Il Vangelo di oggi ci presenta Gesù che, dopo il miracolo della figlia di Giairo, ritorna a Nazaret, non perchè ha rinunciato alla sua missione e riprendere il mestiere di falegname come volevano i suoi parenti. Anzi egli viene con la sua nuova famiglia, i discepoli, per predicare la buona novella del Regno ai suoi compaesani parlando loro il giorno di sabato nella Sinagoga. Anch’essi vengono posti davanti alla domanda che tutti i suoi ascoltatori si sono fatta: chi è? da dove gli vengono tanta sapienza e tanta potenza miracolosa? La sorpresa iniziale non aiuta a riconoscere nel loro compaesa un profeta. Essi lo hanno visto crescere, sanno che la famiglia non è d’accordo con Lui. Questa vicinanza fa evolvere l’iniziale meraviglia in un scetticismo incredulo e sprezzante. Gesù se ne meraviglia ed a causa di questa incredulità non compie alcun miracolo. Questo dice dello stile di Gesù, la cui azione potente di salvezza può agire solo se abbiamo totale fiducia in Lui, come mostra il duplice miracolo di Giairo e della donna afflitta da emorragie. L’incontro con i compaesani e i familiari finisce in una rottura drammatica, Gesù nel suo paese non è accolto come il Salvatore.

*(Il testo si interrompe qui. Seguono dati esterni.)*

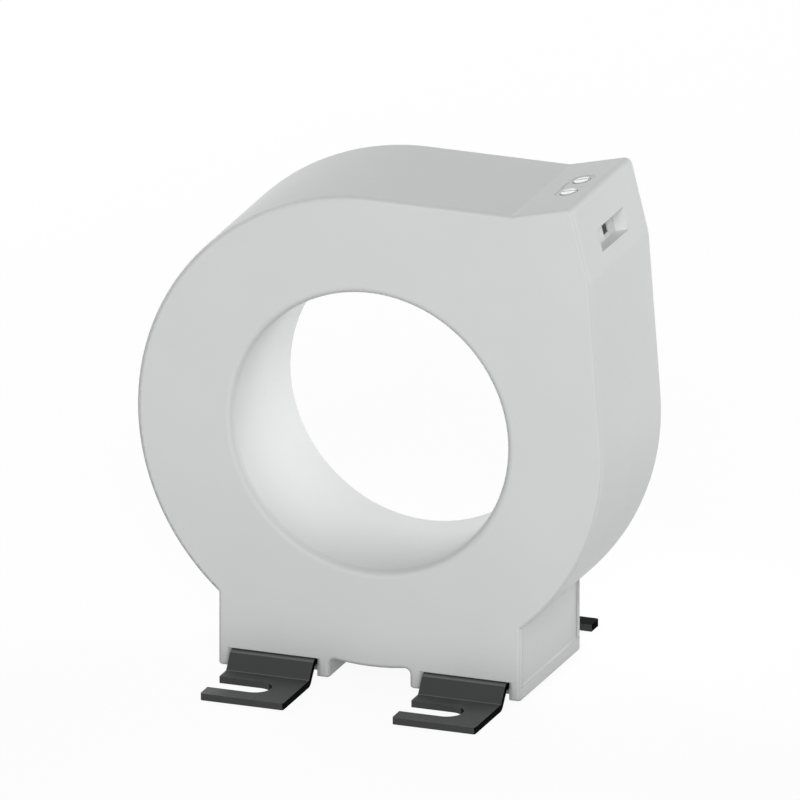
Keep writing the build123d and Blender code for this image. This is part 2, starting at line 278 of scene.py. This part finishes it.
# Dull near the feet, in the lowest part, on rounded edges and at the bottom of the bore's mouths.
def dullPlaces(tree, place, facing):
    shades = plasticShades
    closed = useGroup(tree, creviceMask, Reach=shades["footReach"])["Mask"]
    outward = spread(tree, product(tree, place["Y"], facing["Y"]), *shades["footOutward"])
    low = product(tree, outward, heightMask(tree, place, shades["footHeights"]))
    nearFeet = product(tree, closed, low, shades["footAmount"])
    edges = around(tree, calc(tree, "ABSOLUTE", facing["Y"]), shades["edgeTurn"], *shades["edgeWidths"])
    lips = product(tree, low, around(tree, facing["Z"], shades["lipTurn"], *shades["lipWidths"]))
    rounded = product(tree, calc(tree, "MAXIMUM", edges, lips), shades["edgeAmount"])
    lowest = product(tree, heightMask(tree, place, shades["lowHeights"]), shades["lowAmount"])
    upward = spread(tree, facing["Z"], *shades["mouthUpward"])
    depths = (share * halfDepth for share in shades["mouthDepths"])
    nearMouth = spread(tree, calc(tree, "ABSOLUTE", place["Y"]), *depths)
    mouth = product(tree, upward, heightMask(tree, place, shades["mouthHeights"]), nearMouth,
                    shades["mouthAmount"])
    total = calc(tree, "ADD", calc(tree, "ADD", lowest, rounded), mouth)
    return calc(tree, "ADD", total, nearFeet, clamp=True)


# Pale on closed-in side walls above the bore axis, such as those of the wire entry, which the
# photograph shows this light, and of the screw holes.
def palePlaces(tree, place, facing):
    shades = plasticShades
    inner = useGroup(tree, creviceMask, Reach=shades["innerReach"])["Mask"]
    aside = spread(tree, calc(tree, "ABSOLUTE", facing["Y"]), *shades["innerAside"])
    return product(tree, inner, aside, heightMask(tree, place, shades["innerHeights"]),
                   shades["innerAmount"])


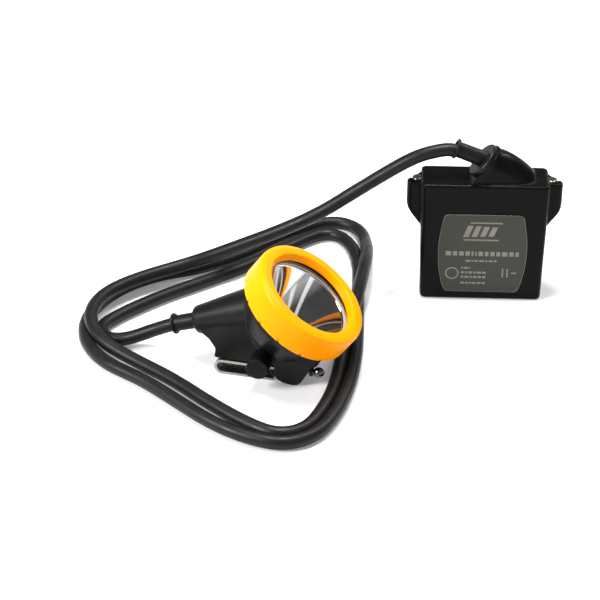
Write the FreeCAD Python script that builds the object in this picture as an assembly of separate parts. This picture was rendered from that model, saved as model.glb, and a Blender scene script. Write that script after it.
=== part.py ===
import FreeCAD, Part
import math
import os

# Miner's cap lamp: a belt battery pack, a headpiece and the cable that joins them.
# Millimetres.  The origin is the centre of the battery pack's base, +X to its right,
# +Y out of its back (the belt side) and +Z up.  The label faces -Y.

V = FreeCAD.Vector

# ---- driving dimensions ---------------------------------------------------------------
# Battery pack
PACK_W = 75.2            # case width at the parting line
PACK_W_BASE = 72.8       # case width at the base, after the mould's draft
PACK_D = 26.0            # case depth
PACK_H = 78.0            # base to the lid's top
WALL = 2.3               # moulded wall
CASE_TOP = 68.4          # parting line
CORNER_R = 3.0           # upright corners
BASE_EDGE_R = 2.6
LID_EDGE_R = 1.5
GASKET_T = 0.6
LUG_REACH = 46.0         # lug's outer face, from the centre plane
LUG_TOP = 75.4
LUG_KNEE = 59.2          # where the lug's outer face starts to slope in
LUG_FOOT = 44.4          # where the slope meets the case
SCREW_X = 39.6
SCREW_Y = 3.0
SCREW_HEAD_R = 3.3
SCREW_SEAT = 1.6         # depth of the head's counterbore
INSERT_R = 2.55
INSERT_L = 10.8
CELL_R = 9.2
CELL_H = 65.0
CELL_PITCH = 19.0
BELT_SLOT_H = 50.0       # takes a 50 mm belt
BELT_GAP = 5.5
BELT_LOOP_W = 12.0
BELT_LOOP_X = (-26.0, 14.0)

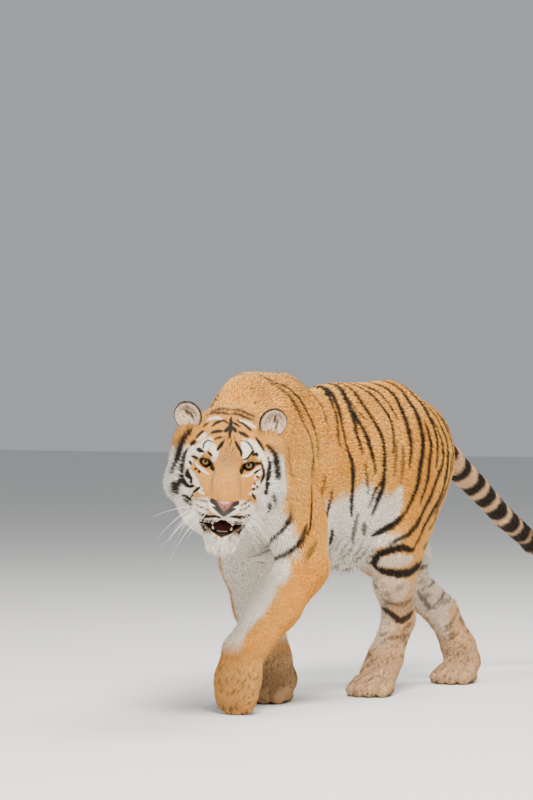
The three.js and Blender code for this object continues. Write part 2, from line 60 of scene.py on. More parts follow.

Questo pone un quesito anche a noi cristiani di oggi: assuefatti ad una pratica religiosa forse più esteriore che interiore, siamo chiamati ad interrogarci sulla nostra fede. Siamo opportunisti come gli abitanti di Cafarnao che vedono in Gesù il distributore di grazie; riteniamo inutile se non pericoloso il Vangelo come gli abitanti di Gerasa che supplicano Gesù di allontanarsi dal loro territorio; oppure vogliamo essere suoi fedeli discepoli, preoccupati di compiere la volontà di Dio e di essere liberati dal male per un totale rinnovamento interiore. La volontà di Dio esige la trasformazione del nostro rapporto con Dio Padre nel sentirci amati come figli, uniti a Gesù come fratelli e vivificati dal suo Spirito di Amore che infonde in noi lo spirito delle beatitudini. Per questo è necessaria la fede e l’abbandono totale senza i quali Gesù non può operare miracoli.